To enact the raises, the SIC in March approved increases to its broader pay structure, bumping up pay bands across the board. The Legislature earlier this year moved money around in the agency’s budget to greenlight the increases.

The pay raises didn’t include Clark, the staffer who led the charge to increase the salaries. However, in the SIC’s most recent meeting in May, the council approved a 5% increase to Clark’s salary after a closed-session performance review.

He currently makes $293,550 annually, according to New Mexico’s Sunshine Portal, and in July will start making $308,227 per year with the raise.

Clark clarified that the 5% raise includes the statewide 4% cost of living adjustment, which takes effect for all state employees in July, meaning he’s receiving a 1% increase on top of that.

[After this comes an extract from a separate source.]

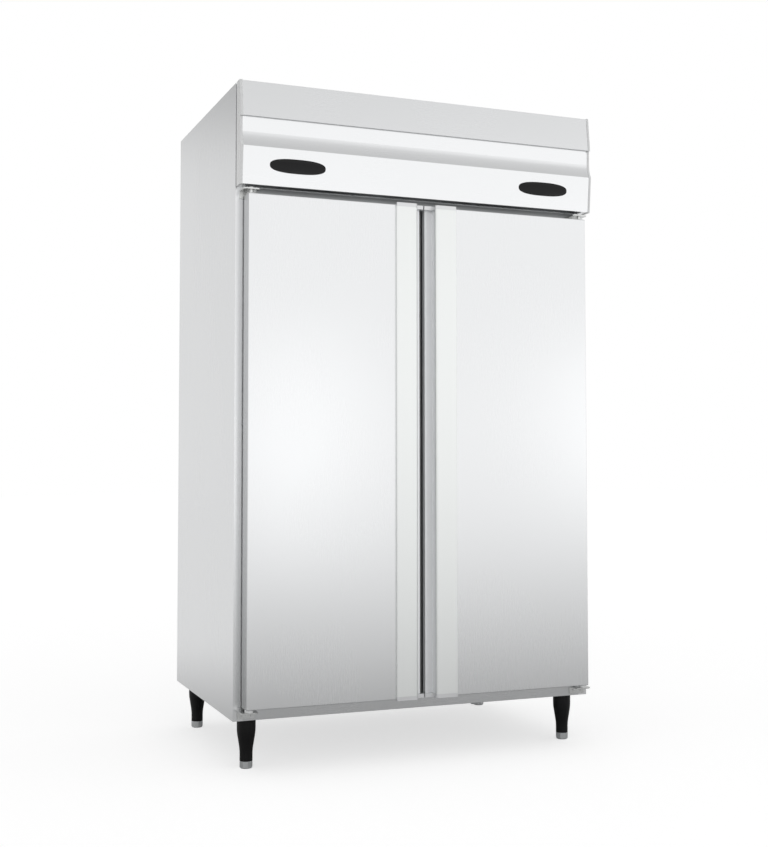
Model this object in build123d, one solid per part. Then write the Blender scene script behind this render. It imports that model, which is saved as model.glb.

“I had nothing to do with it. My goal was to get the team paid better so that we could be staffed up properly. ... So I gave no recommendation to the council, no request to the council for my salary,” Clark said.

The other pay raises mostly align with the median salaries of other states’ public fund workers, Clark said. He added that “this is not enough to truly be competitive.”

Only two states — Alaska and Texas — have sovereign wealth funds close to New Mexico’s, which is the second-largest in the nation, and Clark said this pay raise still doesn’t raise pay enough to meet salaries in those states, which offer private sector-level pay for hard-to-recruit positions.

That’s why Clark plans to approach the Legislature again next year asking for more money to spend on personnel — not only for raises but also to add more positions — though he doesn’t have a definite number in mind yet. He plans to adjust pay bands annually every March moving forward.

There are 14 investment employees at the SIC, which puts each worker in charge of about $4.1 billion, according to SIC meeting materials. That’s more than double what public investors in other states manage, according to Ascension.

If the SIC doesn’t increase its staffing levels, each investment team member could be responsible for managing $7 billion each, given the rapid rate of growth of New Mexico’s accounts, according to the meeting materials. The money the SIC oversees has tripled in the last 10 years and doubled in the last five.

“(The goal is to) go from a situation where we’re understaffed and probably not doing our best as a result of being understaffed, to going to a point where we’re able to better retain people, able to better recruit people and perform better,” Clark said. “If our performance goes up by a percent, that percent on a $63 billion fund is $630 million a year.”